Nice! Cheap RK3588 boards come with 15GB of LPDDR5 RAM these days and have significantly better performance than the Pi 5 (and often are cheaper).

I get 8.2 tokens per second on a random orange pi board with Qwen3-Coder-30B-A3B at Q3_K_XL (~12.9GB). I need to try two of them in parallel ... should be significantly faster than this even at Q6.

> a random orange pi board with Qwen3-Coder-30B-A3B at Q3_K_XL (~12.9GB)

fantastic! what are you using to run it, llama.cpp? I have a few extra opi5's sitting around that would love some extra usage

Yup! Build and ignore KleinAI and Vulkan etc. I’ve found that a clean CPU only build is optimal

Is that using the NPU on that board? I know it's possible to use those too.

It is possibly (superb subreddit) but painful to convert a modern model and takes ages for them to be supported. The NPU is energy efficient but no faster than CPU for generation (and has lousy software support).

I’m mostly interested in the NPu to run a vision head in parallel with an LLM to speed up time to first token with VLLMs (kinda want to turn them into privacy safe vision devices for consumer use cases)

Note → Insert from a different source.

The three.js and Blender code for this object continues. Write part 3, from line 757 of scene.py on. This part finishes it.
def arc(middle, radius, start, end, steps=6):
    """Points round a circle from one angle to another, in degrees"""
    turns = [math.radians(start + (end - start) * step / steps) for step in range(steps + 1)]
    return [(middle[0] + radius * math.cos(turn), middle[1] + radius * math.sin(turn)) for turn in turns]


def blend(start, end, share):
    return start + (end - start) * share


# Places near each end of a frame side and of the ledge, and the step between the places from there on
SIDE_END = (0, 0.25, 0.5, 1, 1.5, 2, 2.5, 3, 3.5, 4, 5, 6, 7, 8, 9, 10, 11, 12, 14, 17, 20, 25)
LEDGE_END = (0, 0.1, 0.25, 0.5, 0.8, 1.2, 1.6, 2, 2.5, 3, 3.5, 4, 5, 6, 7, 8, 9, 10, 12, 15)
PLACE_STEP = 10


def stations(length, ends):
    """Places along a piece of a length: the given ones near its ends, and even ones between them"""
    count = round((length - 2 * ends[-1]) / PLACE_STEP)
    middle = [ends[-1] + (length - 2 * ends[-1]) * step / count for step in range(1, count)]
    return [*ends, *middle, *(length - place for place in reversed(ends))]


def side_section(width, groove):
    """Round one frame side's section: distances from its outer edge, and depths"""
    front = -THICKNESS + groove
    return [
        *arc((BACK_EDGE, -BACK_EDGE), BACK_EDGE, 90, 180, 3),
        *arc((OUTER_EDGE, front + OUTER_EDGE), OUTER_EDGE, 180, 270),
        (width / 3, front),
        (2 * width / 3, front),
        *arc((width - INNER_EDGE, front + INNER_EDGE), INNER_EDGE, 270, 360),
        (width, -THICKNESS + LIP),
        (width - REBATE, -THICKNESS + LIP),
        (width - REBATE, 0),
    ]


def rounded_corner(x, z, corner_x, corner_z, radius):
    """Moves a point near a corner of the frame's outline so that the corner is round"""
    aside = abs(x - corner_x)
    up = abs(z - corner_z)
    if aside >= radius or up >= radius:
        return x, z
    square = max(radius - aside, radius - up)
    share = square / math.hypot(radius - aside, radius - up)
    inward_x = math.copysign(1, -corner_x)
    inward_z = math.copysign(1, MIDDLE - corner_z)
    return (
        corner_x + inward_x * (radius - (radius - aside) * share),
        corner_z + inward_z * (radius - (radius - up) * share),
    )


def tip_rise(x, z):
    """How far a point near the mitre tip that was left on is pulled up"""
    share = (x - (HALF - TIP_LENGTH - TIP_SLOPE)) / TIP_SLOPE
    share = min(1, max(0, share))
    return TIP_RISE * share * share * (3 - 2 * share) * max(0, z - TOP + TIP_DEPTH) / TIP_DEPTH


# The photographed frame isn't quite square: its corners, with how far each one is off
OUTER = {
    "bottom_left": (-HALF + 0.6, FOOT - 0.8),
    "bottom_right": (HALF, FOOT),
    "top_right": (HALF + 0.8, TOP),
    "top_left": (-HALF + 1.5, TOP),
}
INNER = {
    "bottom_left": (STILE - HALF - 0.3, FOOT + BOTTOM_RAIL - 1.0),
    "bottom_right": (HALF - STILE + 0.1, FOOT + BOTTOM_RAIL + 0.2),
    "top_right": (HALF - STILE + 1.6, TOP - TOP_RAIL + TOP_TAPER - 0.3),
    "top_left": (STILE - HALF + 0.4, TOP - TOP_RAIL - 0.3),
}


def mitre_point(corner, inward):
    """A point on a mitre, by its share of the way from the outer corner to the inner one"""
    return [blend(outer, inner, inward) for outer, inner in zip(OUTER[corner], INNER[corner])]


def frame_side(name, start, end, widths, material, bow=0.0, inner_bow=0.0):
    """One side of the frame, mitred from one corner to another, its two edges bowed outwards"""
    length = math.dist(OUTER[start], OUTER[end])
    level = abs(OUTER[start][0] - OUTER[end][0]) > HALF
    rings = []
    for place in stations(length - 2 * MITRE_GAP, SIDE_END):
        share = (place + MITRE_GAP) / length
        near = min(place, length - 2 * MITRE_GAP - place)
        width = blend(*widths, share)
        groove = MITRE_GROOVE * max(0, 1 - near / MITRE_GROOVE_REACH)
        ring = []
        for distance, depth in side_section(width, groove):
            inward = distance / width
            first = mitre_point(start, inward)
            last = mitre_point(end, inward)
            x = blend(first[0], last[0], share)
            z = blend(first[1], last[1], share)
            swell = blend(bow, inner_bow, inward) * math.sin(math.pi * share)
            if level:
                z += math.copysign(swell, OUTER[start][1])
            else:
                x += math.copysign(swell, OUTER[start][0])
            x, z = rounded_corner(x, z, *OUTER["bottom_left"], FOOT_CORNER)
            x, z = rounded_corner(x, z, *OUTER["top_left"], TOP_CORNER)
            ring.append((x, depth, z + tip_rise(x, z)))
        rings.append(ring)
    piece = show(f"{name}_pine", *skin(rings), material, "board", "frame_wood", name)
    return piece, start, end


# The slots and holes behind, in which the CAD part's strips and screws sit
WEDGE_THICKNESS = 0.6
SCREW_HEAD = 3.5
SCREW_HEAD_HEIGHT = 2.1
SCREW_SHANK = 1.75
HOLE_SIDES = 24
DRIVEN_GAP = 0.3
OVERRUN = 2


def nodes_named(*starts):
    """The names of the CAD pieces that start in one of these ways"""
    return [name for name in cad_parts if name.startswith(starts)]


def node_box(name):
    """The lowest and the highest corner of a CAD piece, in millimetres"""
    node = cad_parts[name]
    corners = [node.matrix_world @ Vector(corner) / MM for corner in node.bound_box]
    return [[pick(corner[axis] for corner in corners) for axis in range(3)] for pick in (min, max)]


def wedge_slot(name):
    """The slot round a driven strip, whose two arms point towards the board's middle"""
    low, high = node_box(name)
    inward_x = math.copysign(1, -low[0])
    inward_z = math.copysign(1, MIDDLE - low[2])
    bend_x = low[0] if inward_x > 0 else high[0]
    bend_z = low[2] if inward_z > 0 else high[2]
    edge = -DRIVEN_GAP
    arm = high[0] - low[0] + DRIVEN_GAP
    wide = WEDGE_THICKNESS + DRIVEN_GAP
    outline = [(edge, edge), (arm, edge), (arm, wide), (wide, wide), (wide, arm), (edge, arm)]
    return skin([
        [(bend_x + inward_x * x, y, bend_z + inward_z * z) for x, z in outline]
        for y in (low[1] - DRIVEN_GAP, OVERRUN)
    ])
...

Since my comment, I remembered I had a RK3588 board, a Rock 5B, and tried llama.cpp CPU over that, and performance was not amazing. But also I realized this is LPDDR4X, so don't get the cheapest RK3558 boards. My Orange Pi 5 is actually worse. This one has LPDDR4. Looking at the rest of Orange Pi's line-up, they don't actually have a board with both LPDDR5 and 32GB, only 16GB or LPDDR4(X).

Using llama-bench, and Llama 2 7B Q4_0 like https://github.com/ggml-org/llama.cpp/discussions/10879 how does yours compare? Cuz I'm also comparing it with a few a few Ryzen 5 3000 Series mini-pcs for less than 150$, and that gets 8 t/s on this list and I've gotten myself

With my Rock 5B and this bench, I get 3.65 t/s. On my Orange Pi 5 (not B) 8GB LPDDR4 (not X), I get 2.44 t/s.